The number of lobster trap marker bouys is amazing. They are everywhere up and down the coast of Maine. Each commercial lobster fisherman is allowed 600 traps, which must be checked every other day. We talked briefly with one fisherman who was unloading his days take, which was 1,200 lobsters. Due to stringent state enforced lobstering laws Maine feels they have a sustainable industry.
In the late evening we left Bar Harbor in 3-5 foot seas for a rock and roll all night trip back to Portland. We were again right on schedule, docking at the planned 9 a.m.

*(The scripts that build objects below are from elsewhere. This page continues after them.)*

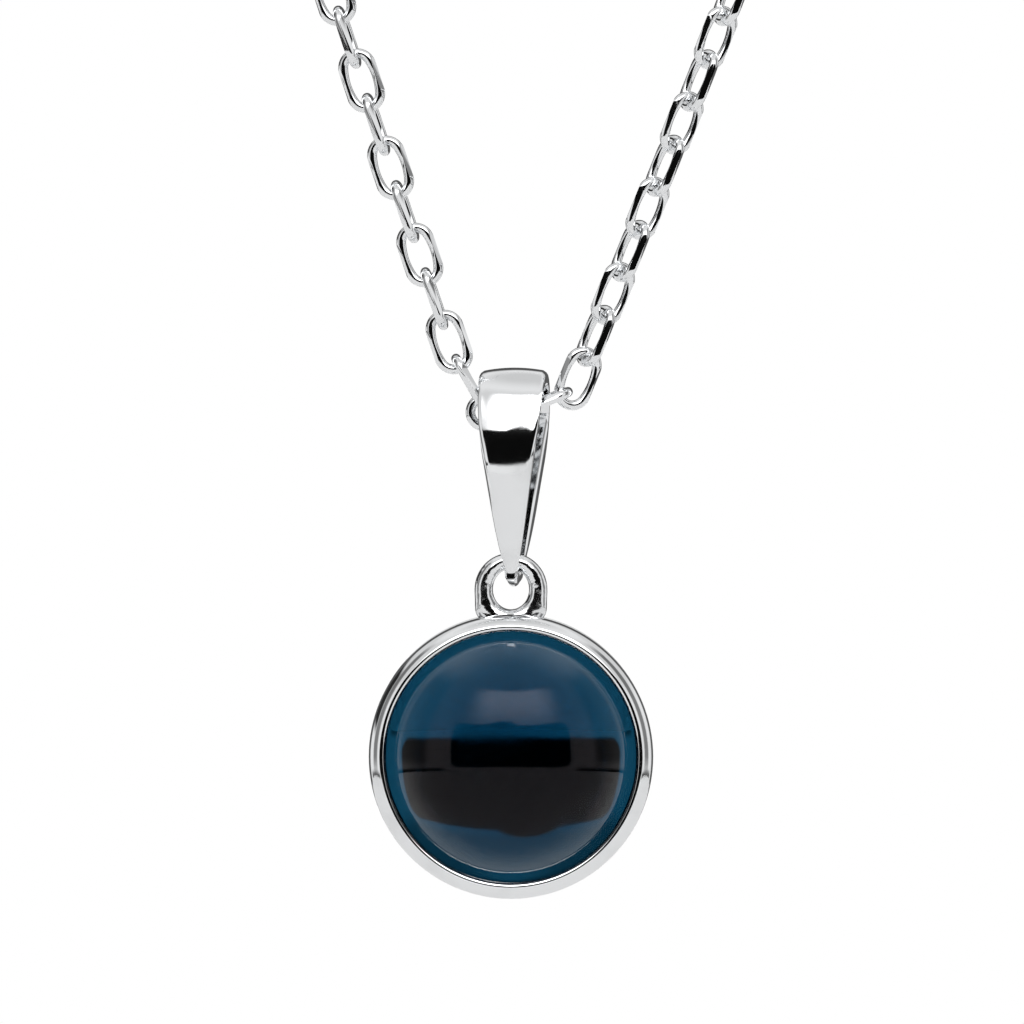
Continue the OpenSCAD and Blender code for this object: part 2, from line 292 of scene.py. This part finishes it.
# Cabochon: a deep teal-blue transparent stone with a polished dome and a flat base.
# A narrow bevel runs round the foot of the dome, and the lip holds the stone by it.
stone = bpy.data.materials.new("teal_stone")
stone.use_nodes = True
stone_tree = stone.node_tree
stone_place = node_of(stone_tree, "ShaderNodeTexCoord", output="Object")
smears = node_of(stone_tree, "ShaderNodeTexNoise",
                 inputs={"Vector": stone_place, "Scale": 420.0, "Detail": 5.0})
pits = node_of(stone_tree, "ShaderNodeTexVoronoi", inputs={"Vector": stone_place, "Scale": 900.0})
pit_mask = 1 - pits.step(0.02, 0.05)
stone_shader = stone_tree.nodes["Principled BSDF"]
stone_shader.inputs["IOR"].default_value = 1.62
stone_shader.inputs["Transmission Weight"].default_value = 1.0
stone_shader.inputs["Specular Tint"].default_value = (0.24, 0.22, 0.24, 1.0)
stone_tint = mixed(stone_tree, smears.step(0.4, 0.8), (0.93, 0.97, 1.0, 1.0), (0.86, 0.93, 0.98, 1.0))
stone_tree.links.new(stone_tint.socket, stone_shader.inputs["Base Color"])
stone_axes = stone_tree.nodes.new("ShaderNodeSeparateXYZ")
stone_tree.links.new(stone_place.socket, stone_axes.inputs[0])
stone_across = Signal(stone_tree, stone_axes.outputs["X"]) - hub.x
stone_up = Signal(stone_tree, stone_axes.outputs["Z"]) - hub.z
stone_reach = (stone_across * stone_across + stone_up * stone_up).maths("SQRT")
coat_from, coat_full = 3.3 * mm, 4.6 * mm
stone_tree.links.new(stone_reach.step(coat_from, coat_full).socket, stone_shader.inputs["Coat Weight"])
stone_tree.links.new((0.02 * smears.step(0.5, 0.8) + 0.1 * pit_mask).socket, stone_shader.inputs["Roughness"])
depths = stone_tree.nodes.new("ShaderNodeVolumeAbsorption")
depths.inputs["Color"].default_value = (0.04, 0.51, 0.63, 1.0)
depths.inputs["Density"].default_value = 900.0
stone_tree.links.new(depths.outputs[0], stone_tree.nodes["Material Output"].inputs["Volume"])

dome_radius, dome_top, ring_radius = 5.74, 3.4, 4.5
ring_angle = math.degrees(math.acos(ring_radius / dome_radius))
stone_profile = arc((0, dome_top - dome_radius), dome_radius, 90, ring_angle, 40)
stone_profile += [(4.6, 1.09), (4.72, 0.9), (4.82, 0.7), (4.88, 0.52), (4.9, 0.4)]
stone_profile += [(4.9, -0.14), (4.84, -0.2), (0, -0.2)]
cabochon = turned_round_hub("cabochon_stone", stone_profile, closed=False)
finished(cabochon, stone, "pendant", "blue_stone", "cabochon")


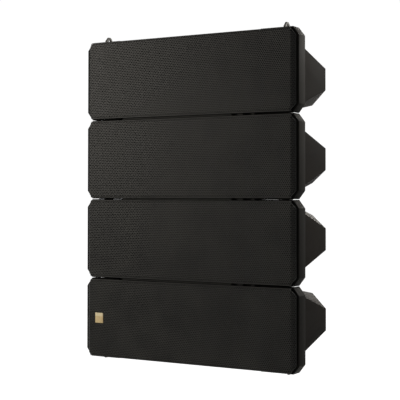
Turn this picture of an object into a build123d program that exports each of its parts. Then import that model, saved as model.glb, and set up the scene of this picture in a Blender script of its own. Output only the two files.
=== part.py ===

We had already seen enough of the waterfront Old Town with its fishy smell and tourist shops. We chose to take a bus tour of old homes and the Maine Lighthouse. Thus we were able to see the parts of Portland that were not within our walking distance of our hotel on arrival or of the ship at the end of the trip. Every sight could have been the scene on a postcard of Maine and our biggest problem will be editing the many pictures Phil took on this tour. After our return from the tour we walked up the road to the Shipyard Brewery for their walking, seeing and tasting tour. It was great. We did not exactly stagger back to the boat but…
Would we recommend this cruise to our friends and others. Yes, yes and yes. One note: Other small ship cruises we have been on were almost exclusively elders. This trip had 51 passengers and 8 or those were between the ages of 25 and 50, making it more of a mixed group and much more lively. I hope this is a trend.